AI is quietly becoming part of how work gets done across every department. Marketing teams are using it to produce content faster. Finance teams are using it to analyze trends. Customer service teams are using it to respond more quickly and consistently.
Operations leaders can’t afford to sit this shift out. AI mistakes can be corrected, but falling behind is much harder to fix.
Why This Feels Uncomfortable for Operations Leaders
Operations leaders are wired to think about risk, reliability, and accountability. You are responsible for processes that need to work every day. You don’t get the luxury of experimenting with tools that create chaos or unpredictability, and when something breaks, your team feels it immediately.
The hesitation around AI makes sense.
Common concerns I hear include:
- Is this secure?
- Can we trust the output?
- Will this create more work instead of less?
- What happens to our team if we automate too much?
These are valid questions and the right ones to ask. What worries me is when those questions lead to inaction. While some organizations are still debating whether AI belongs in operations, others are already using it to remove friction, accelerate decision-making, and reduce manual workload. That gap grows quickly.
AI Is a Productivity Shift
Operations has always evolved alongside technology. Spreadsheets replaced paper tracking. ERP systems replaced disconnected tools. Automation replaced repetitive manual tasks.
AI is the next step in that same progression. It acts as a force multiplier for operational leadership.
At its core, AI helps teams:
- Process information faster
- Reduce repetitive work
- Standardize routine communication
- Surface insights more quickly
- Free up time for higher-value decisions.
These are practical operational improvements. When used thoughtfully, AI gives teams more time to focus on the work that actually requires judgment, experience, and leadership.
Waiting Feels Safe. It Carries Risk.
Many leaders assume they can wait until AI tools mature. They want clear rules, proven best practices, and polished solutions. That instinct is understandable. Stability and predictability are core responsibilities in operations.
Waiting introduces its own challenges. When teams delay learning new tools, a knowledge gap forms that becomes harder to close later. Competitors begin building more efficient workflows. Employees start using AI on their own without guidance or guardrails. Expectations from leadership and customers shift faster than internal capabilities.
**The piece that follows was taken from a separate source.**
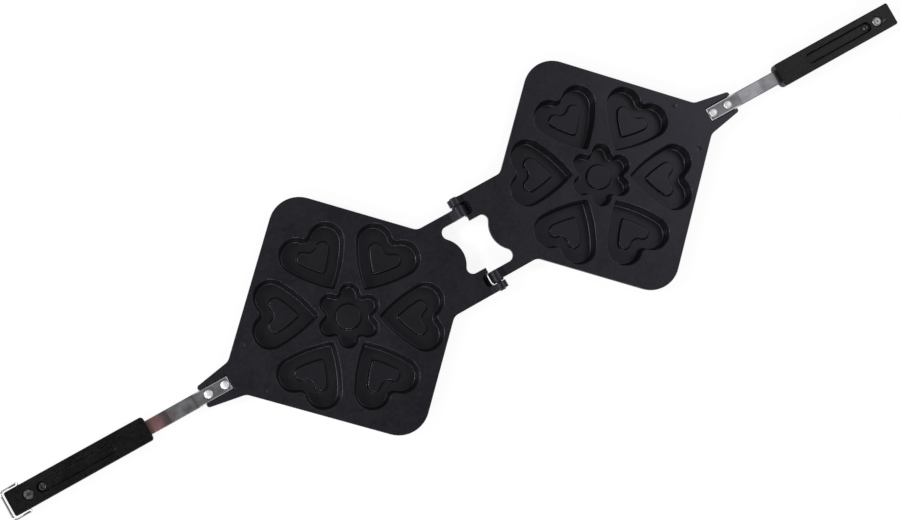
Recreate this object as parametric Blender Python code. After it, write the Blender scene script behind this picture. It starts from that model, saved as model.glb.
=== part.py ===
"""Heart waffle iron, lying open.

Two identical die-cast plates are joined by a hinge at one corner of each square, and a long grip
on a riveted steel strap leaves the opposite corner. Folded, the pan is locked by a wire bail
on the left grip.

Each half is modelled in its own half frame, in metres: x runs from the hinge axis out to the end
of the grip, y runs along the hinge axis and z runs up from the table. The right half lies that
way round in the world, and the left half is the same parts turned half a turn about z.
Heights named DROP are measured down from the flat face of the plate.
"""
import math

import bmesh
import bpy
from mathutils import Matrix, Vector

# Segments of round things
FILLET_STEPS = 4
CORNER_STEPS = 8
WIRE_STEPS = 8
HOLE_STEPS = 12
HEAD_STEPS = 16
DOME_STEPS = 3

# Clearances that all pieces share
ASSEMBLY_GAP = 0.0003
CLOSING_GAP = 0.0004
CUT_OVERRUN = 0.003

# Plate: a square stood on its corner, whose middle lies PLATE_REACH from the hinge axis
PLATE_SIDE = 0.160
PLATE_REACH = 0.1169
PLATE_CORNER_RADIUS = 0.024
FLANGE_THICKNESS = 0.0035
CAVITY_DEPTH = 0.0116
CAVITY_FLOOR = 0.0029
CAVITY_WALL = 0.0024
CAVITY_LIP = 0.0007
CAVITY_DRAFT_RUN = 0.0016
CAVITY_FILLET = 0.0007
BULGE_EDGE = 0.0008
ISLAND_HEIGHT = 0.0026
ISLAND_DRAFT_RUN = 0.0007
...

By the time adoption feels unavoidable, the learning curve becomes steeper and more urgent. Building familiarity now creates far more flexibility later.
AI Should Reduce Friction, Not Create It
AI adoption should never feel like adding another complicated system to manage. If AI increases confusion or adds unnecessary complexity, it’s being implemented incorrectly.
The most effective use cases in operations are often simple and practical:
- Drafting standard operating procedures and internal documentation
- Summarizing meeting notes and action items
- Creating first drafts of internal communications
- Analyzing large sets of feedback or survey responses Generating starting points for process improvement
These use cases may not sound flashy, but they’re where operations wins. Small time savings compound quickly across a team, and reducing friction in everyday work has a measurable impact on productivity and morale.
Addressing the Fear of “Replacing People”
This concern comes up in nearly every conversation about AI. Operations leaders care deeply about their teams. The idea that new technology could disrupt roles or create uncertainty is not something to dismiss.
Most operational teams are not struggling with a lack of work. They are managing an overwhelming volume of manual work. Repetitive tasks, constant context switching, and growing demands on time create pressure that’s difficult to sustain.
AI can help relieve that pressure. When routine tasks become faster, teams gain space to focus on process improvement, problem solving, and strategic planning. The work becomes more valuable, not less.
The goal is not to replace people but to help them operate more effectively.
What Operations Leaders Should Do Next
A full AI strategy isn’t required to get started. Curiosity and a willingness to explore are enough to begin.
Start with small, low-risk steps:
- Learn what AI tools your teams are already using.
- Identify repetitive tasks that consume time every week.
- Experiment with AI as a support tool, not a replacement system.
- Create clear guidelines for responsible use.
- Share early wins across the organization.
Progress comes from steady momentum and consistent small steps, not perfection.
The Bottom Line
In operations, we’re responsible for making organizations run better tomorrow than they did yesterday. AI is quickly becoming part of how that improvement happens.
You don’t need to become an AI expert overnight, but you do need to understand how this technology can support your team and your processes. Building familiarity now helps teams shape how these tools fit into people, processes, and long-term goals while the pace of change continues to accelerate.